Copy the full set of lines exactly as given.

--- Source excerpt ---

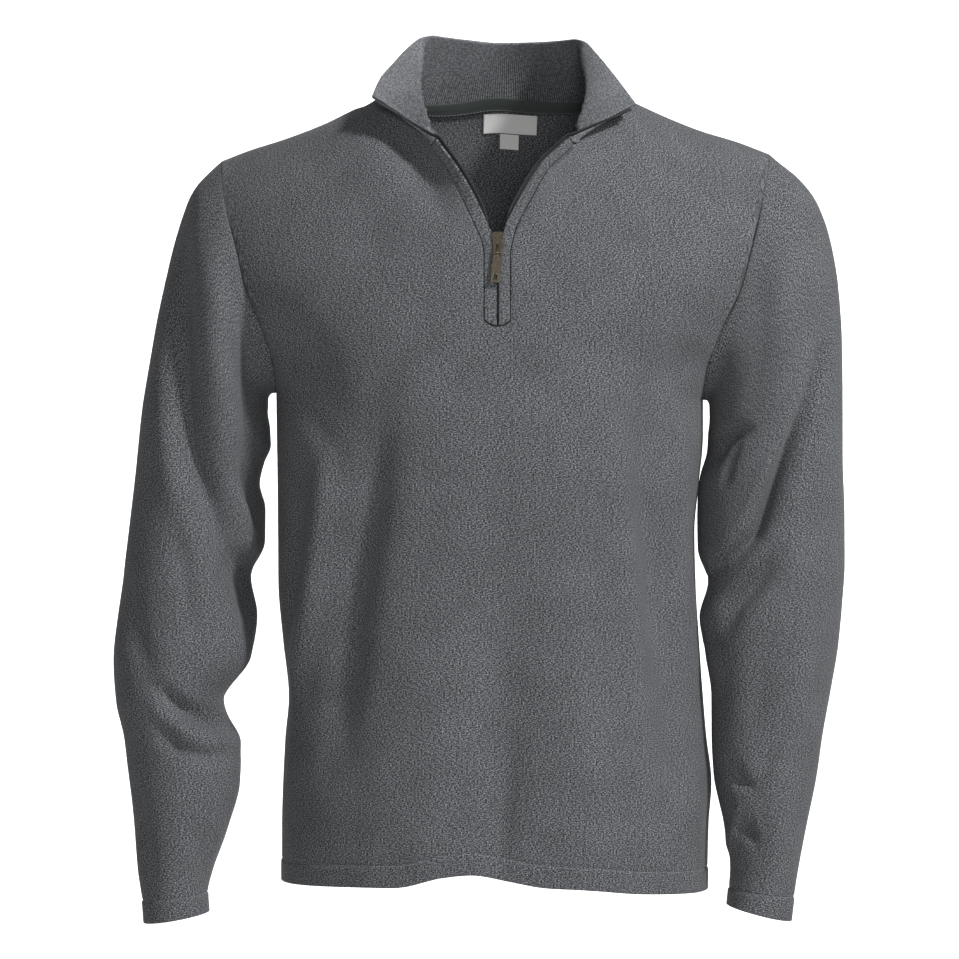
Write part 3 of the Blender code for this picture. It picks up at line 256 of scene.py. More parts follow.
SLEEVE = {
    "left": np.array([
        (-0.2500, -0.0680, -0.1985, -0.2630, 0.000, 0.0680),
        (-0.2640, -0.0830, -0.2010, -0.2690, 0.000, 0.0690),
        (-0.2780, -0.1080, -0.2010, -0.2800, -0.001, 0.0690),
        (-0.2890, -0.1450, -0.1995, -0.2940, -0.002, 0.0680),
        (-0.2970, -0.1900, -0.1990, -0.3090, -0.003, 0.0665),
        (-0.3040, -0.2350, -0.2040, -0.3250, -0.004, 0.0650),
        (-0.3110, -0.2800, -0.2070, -0.3430, -0.005, 0.0630),
        (-0.3160, -0.3300, -0.2030, -0.3660, -0.006, 0.0610),
        (-0.3215, -0.3780, -0.2035, -0.3940, -0.007, 0.0590),
        (-0.3265, -0.4200, -0.2155, -0.4250, -0.009, 0.0570),
        (-0.3315, -0.4580, -0.2100, -0.4580, -0.011, 0.0560),
        (-0.3350, -0.4960, -0.2165, -0.4950, -0.014, 0.0550),
        (-0.3325, -0.5320, -0.2400, -0.5330, -0.017, 0.0520),
        (-0.3250, -0.5650, -0.2245, -0.5700, -0.020, 0.0500),
        (-0.3210, -0.5980, -0.2255, -0.6030, -0.023, 0.0470),
        (-0.3160, -0.6400, -0.2360, -0.6430, -0.027, 0.0420),
        (-0.3120, -0.6800, -0.2480, -0.6790, -0.031, 0.0370),
        (-0.3075, -0.7080, -0.2530, -0.7010, -0.034, 0.0340),
        (-0.3060, -0.7245, -0.2520, -0.7150, -0.036, 0.0330),
    ]),
    "right": np.array([
        (0.2480, -0.0620, 0.1850, -0.2690, 0.000, 0.0680),
        (0.2640, -0.0750, 0.1870, -0.2750, 0.000, 0.0690),
        (0.2800, -0.0960, 0.1868, -0.2860, -0.001, 0.0690),
        (0.2920, -0.1300, 0.1855, -0.2990, -0.002, 0.0680),
        (0.2990, -0.1720, 0.1835, -0.3140, -0.003, 0.0665),
        (0.3020, -0.2200, 0.1800, -0.3310, -0.004, 0.0650),
        (0.3025, -0.2700, 0.1772, -0.3510, -0.005, 0.0630),
        (0.3025, -0.3200, 0.1768, -0.3740, -0.006, 0.0610),
        (0.3040, -0.3700, 0.1772, -0.4000, -0.007, 0.0590),
        (0.3040, -0.4100, 0.1860, -0.4290, -0.009, 0.0570),
        (0.3015, -0.4480, 0.1785, -0.4600, -0.011, 0.0560),
        (0.2975, -0.4860, 0.1835, -0.4930, -0.014, 0.0550),
        (0.2905, -0.5250, 0.1885, -0.5290, -0.017, 0.0520),
        (0.2835, -0.5620, 0.1885, -0.5620, -0.020, 0.0500),
        (0.2780, -0.5980, 0.1900, -0.5960, -0.023, 0.0470),
        (0.2690, -0.6400, 0.1985, -0.6380, -0.027, 0.0420),
        (0.2610, -0.6800, 0.2040, -0.6760, -0.031, 0.0370),
        (0.2570, -0.7040, 0.2025, -0.6960, -0.034, 0.0340),
        (0.2545, -0.7225, 0.2010, -0.7090, -0.036, 0.0330),
    ]),
}
WAY, TOP_X, TOP_Y, TOP_Z, DRAWN_IN = range(5)
COLLAR_TOP = np.array([
    (0.000, -0.1065, -0.088, -0.0120, 0.000), (0.080, -0.1000, -0.067, 0.0055, 0.000),
    (0.150, -0.0890, -0.044, 0.0215, 0.002), (0.210, -0.0775, -0.017, 0.0375, 0.003),
    (0.270, -0.0655, 0.008, 0.0495, 0.001), (0.330, -0.0540, 0.030, 0.0535, -0.003),
    (0.410, -0.0290, 0.050, 0.0525, -0.003), (0.500, 0.0030, 0.058, 0.0505, -0.003),
    (0.590, 0.0380, 0.051, 0.0505, -0.003), (0.670, 0.0660, 0.031, 0.0505, -0.003),
    (0.730, 0.0765, 0.008, 0.0460, 0.001), (0.790, 0.0850, -0.017, 0.0340, 0.003),
    (0.850, 0.0945, -0.041, 0.0190, 0.002), (0.920, 0.1055, -0.063, 0.0015, 0.000),
    (1.000, 0.1180, -0.083, -0.0185, 0.000),
])
print("sleeve rings:", {side: len(table) for side, table in SLEEVE.items()})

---

:: Finished exercise ::
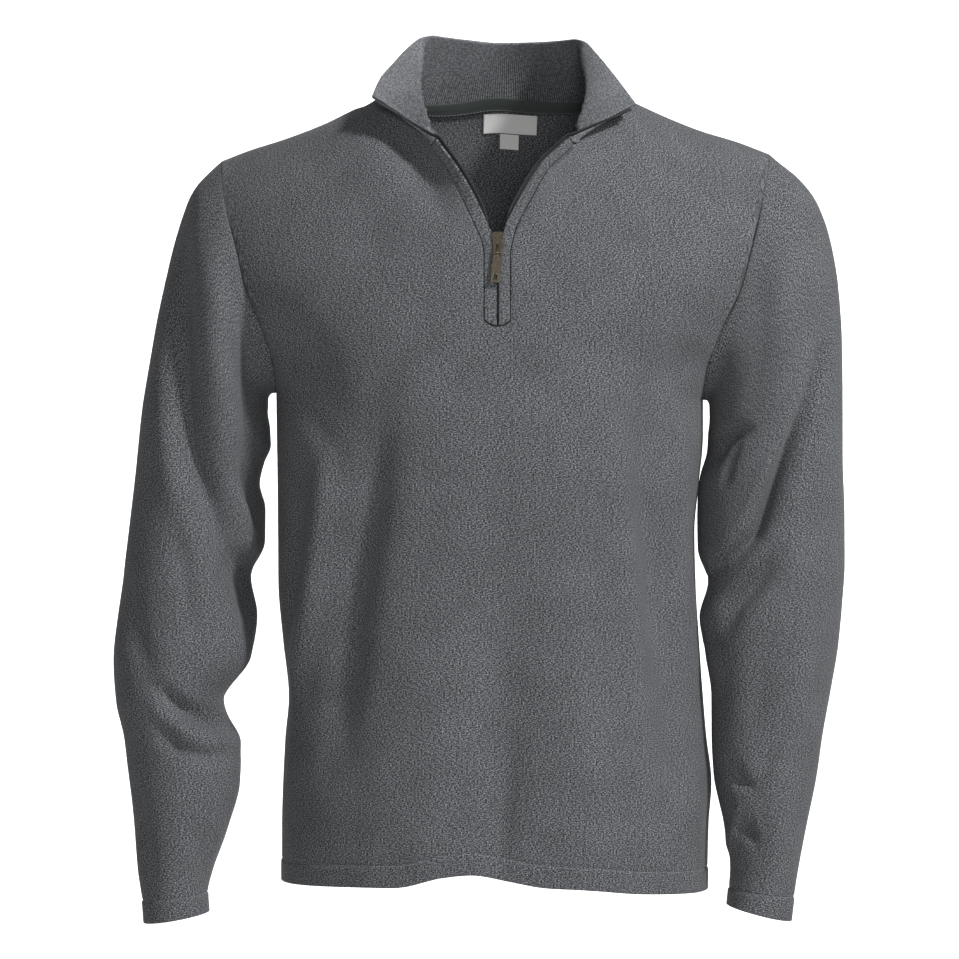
Write part 3 of the Blender code for this picture. It picks up at line 256 of scene.py. More parts follow.
SLEEVE = {
    "left": np.array([
        (-0.2500, -0.0680, -0.1985, -0.2630, 0.000, 0.0680),
        (-0.2640, -0.0830, -0.2010, -0.2690, 0.000, 0.0690),
        (-0.2780, -0.1080, -0.2010, -0.2800, -0.001, 0.0690),
        (-0.2890, -0.1450, -0.1995, -0.2940, -0.002, 0.0680),
        (-0.2970, -0.1900, -0.1990, -0.3090, -0.003, 0.0665),
        (-0.3040, -0.2350, -0.2040, -0.3250, -0.004, 0.0650),
        (-0.3110, -0.2800, -0.2070, -0.3430, -0.005, 0.0630),
        (-0.3160, -0.3300, -0.2030, -0.3660, -0.006, 0.0610),
        (-0.3215, -0.3780, -0.2035, -0.3940, -0.007, 0.0590),
        (-0.3265, -0.4200, -0.2155, -0.4250, -0.009, 0.0570),
        (-0.3315, -0.4580, -0.2100, -0.4580, -0.011, 0.0560),
        (-0.3350, -0.4960, -0.2165, -0.4950, -0.014, 0.0550),
        (-0.3325, -0.5320, -0.2400, -0.5330, -0.017, 0.0520),
        (-0.3250, -0.5650, -0.2245, -0.5700, -0.020, 0.0500),
        (-0.3210, -0.5980, -0.2255, -0.6030, -0.023, 0.0470),
        (-0.3160, -0.6400, -0.2360, -0.6430, -0.027, 0.0420),
        (-0.3120, -0.6800, -0.2480, -0.6790, -0.031, 0.0370),
        (-0.3075, -0.7080, -0.2530, -0.7010, -0.034, 0.0340),
        (-0.3060, -0.7245, -0.2520, -0.7150, -0.036, 0.0330),
    ]),
    "right": np.array([
        (0.2480, -0.0620, 0.1850, -0.2690, 0.000, 0.0680),
        (0.2640, -0.0750, 0.1870, -0.2750, 0.000, 0.0690),
        (0.2800, -0.0960, 0.1868, -0.2860, -0.001, 0.0690),
        (0.2920, -0.1300, 0.1855, -0.2990, -0.002, 0.0680),
        (0.2990, -0.1720, 0.1835, -0.3140, -0.003, 0.0665),
        (0.3020, -0.2200, 0.1800, -0.3310, -0.004, 0.0650),
        (0.3025, -0.2700, 0.1772, -0.3510, -0.005, 0.0630),
        (0.3025, -0.3200, 0.1768, -0.3740, -0.006, 0.0610),
        (0.3040, -0.3700, 0.1772, -0.4000, -0.007, 0.0590),
        (0.3040, -0.4100, 0.1860, -0.4290, -0.009, 0.0570),
        (0.3015, -0.4480, 0.1785, -0.4600, -0.011, 0.0560),
        (0.2975, -0.4860, 0.1835, -0.4930, -0.014, 0.0550),
        (0.2905, -0.5250, 0.1885, -0.5290, -0.017, 0.0520),
        (0.2835, -0.5620, 0.1885, -0.5620, -0.020, 0.0500),
        (0.2780, -0.5980, 0.1900, -0.5960, -0.023, 0.0470),
        (0.2690, -0.6400, 0.1985, -0.6380, -0.027, 0.0420),
        (0.2610, -0.6800, 0.2040, -0.6760, -0.031, 0.0370),
        (0.2570, -0.7040, 0.2025, -0.6960, -0.034, 0.0340),
        (0.2545, -0.7225, 0.2010, -0.7090, -0.036, 0.0330),
    ]),
}
WAY, TOP_X, TOP_Y, TOP_Z, DRAWN_IN = range(5)
COLLAR_TOP = np.array([
    (0.000, -0.1065, -0.088, -0.0120, 0.000), (0.080, -0.1000, -0.067, 0.0055, 0.000),
    (0.150, -0.0890, -0.044, 0.0215, 0.002), (0.210, -0.0775, -0.017, 0.0375, 0.003),
    (0.270, -0.0655, 0.008, 0.0495, 0.001), (0.330, -0.0540, 0.030, 0.0535, -0.003),
    (0.410, -0.0290, 0.050, 0.0525, -0.003), (0.500, 0.0030, 0.058, 0.0505, -0.003),
    (0.590, 0.0380, 0.051, 0.0505, -0.003), (0.670, 0.0660, 0.031, 0.0505, -0.003),
    (0.730, 0.0765, 0.008, 0.0460, 0.001), (0.790, 0.0850, -0.017, 0.0340, 0.003),
    (0.850, 0.0945, -0.041, 0.0190, 0.002), (0.920, 0.1055, -0.063, 0.0015, 0.000),
    (1.000, 0.1180, -0.083, -0.0185, 0.000),
])
print("sleeve rings:", {side: len(table) for side, table in SLEEVE.items()})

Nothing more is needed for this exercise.